« Appassionata, Acte 2 », d’Emmanuel Lagarrigue à la galerie Sultana (Paris 20e). / AURÉLIEN MOLE/COURTESY OF GALERIE SULTANA

C’est comme un opéra, mais sans le son, et sans le décorum rococo. ­Emmanuel Lagarrigue a mis en scène, autour de ­formes qui sont des ­personnages, cette exposition, en trois actes successifs, de langues fantômes. Ces jours-ci, c’est le deuxième acte qu’il donne à voir (le dernier se jouera à partir du 15 mars). Le sculpteur passionné de littérature y prolonge les recherches qu’il mène depuis quelques années sur les mots, leur incapacité à dire, le vertige de leur absence. Truffée de références plus ou moins lisibles, de Boy Meets Girl, de Leos Carax, aux duos baroques de Scarlatti, l’exposition ­s’offre à déchiffrer tout doucement, au fil de son déroulement. Tout ici est à lire, à sous-entendre. Quelques lampes clignotent, en équilibre sur des armatures de cuivre : ­elles délivrent en morse les paroles du poète Paul Celan. Des vitraux abstraits, eux aussi encodés, contiennent les cendres d’une partition musicale. Inspirés de fragments de film, des rideaux qui ­filtrent et colorisent la ­lumière bougent à travers l’espace, silhouettes elles aussi spectrales.
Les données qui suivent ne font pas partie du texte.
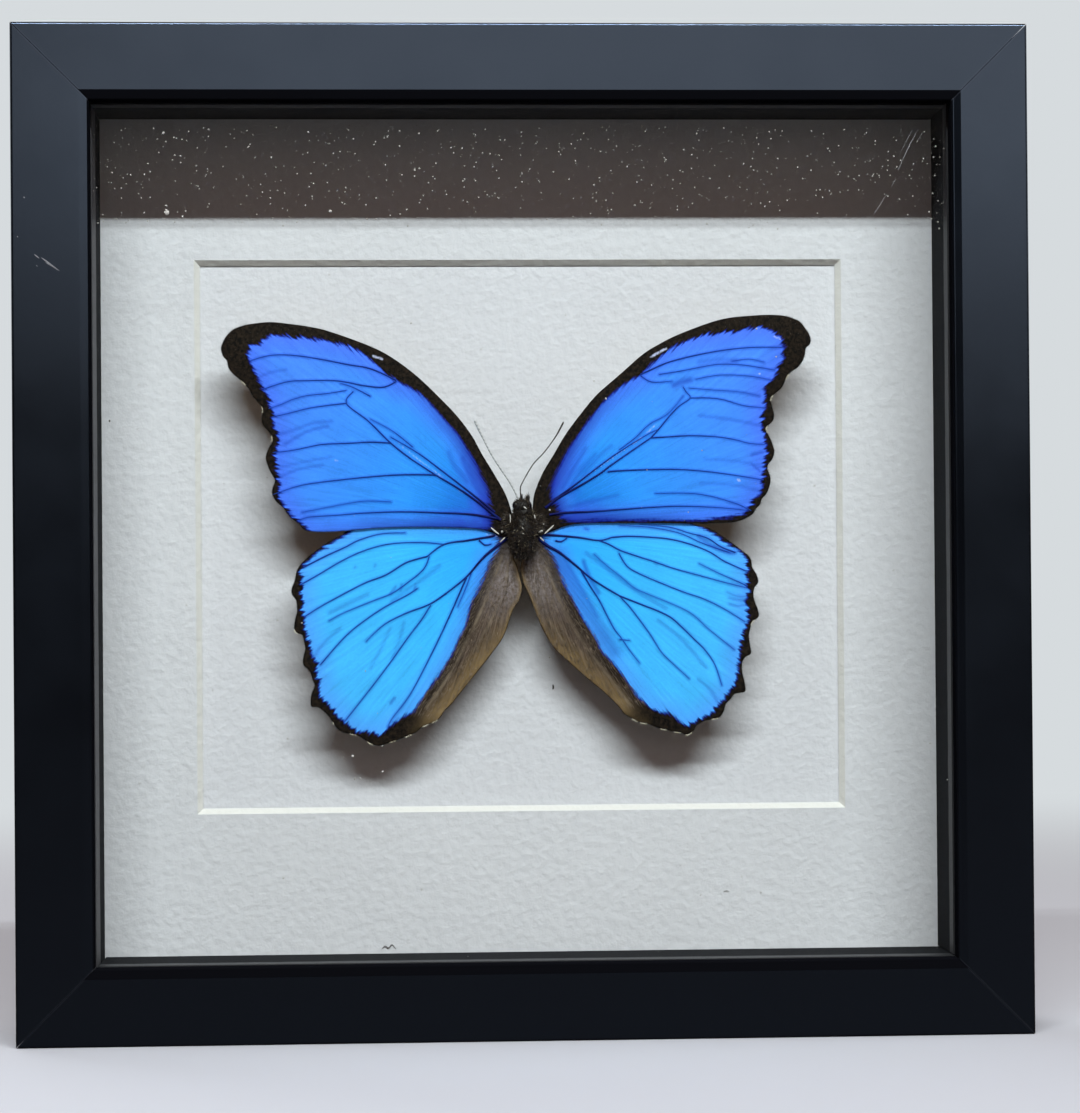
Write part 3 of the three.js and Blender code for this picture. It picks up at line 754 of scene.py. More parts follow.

De-ci de-là, une main de mannequin feint d’être le chef d’orchestre de cette énigme : elle forme en fait de ses doigts les ­lettres du mot silence, en langue des signes.

« Appassionata », Emmanuel Lagarrigue, galerie Sultana, 10, rue Ramponeau, Paris 20e. Du mardi au samedi de 11 heures à 19 heures. Jusqu’au 31 mars.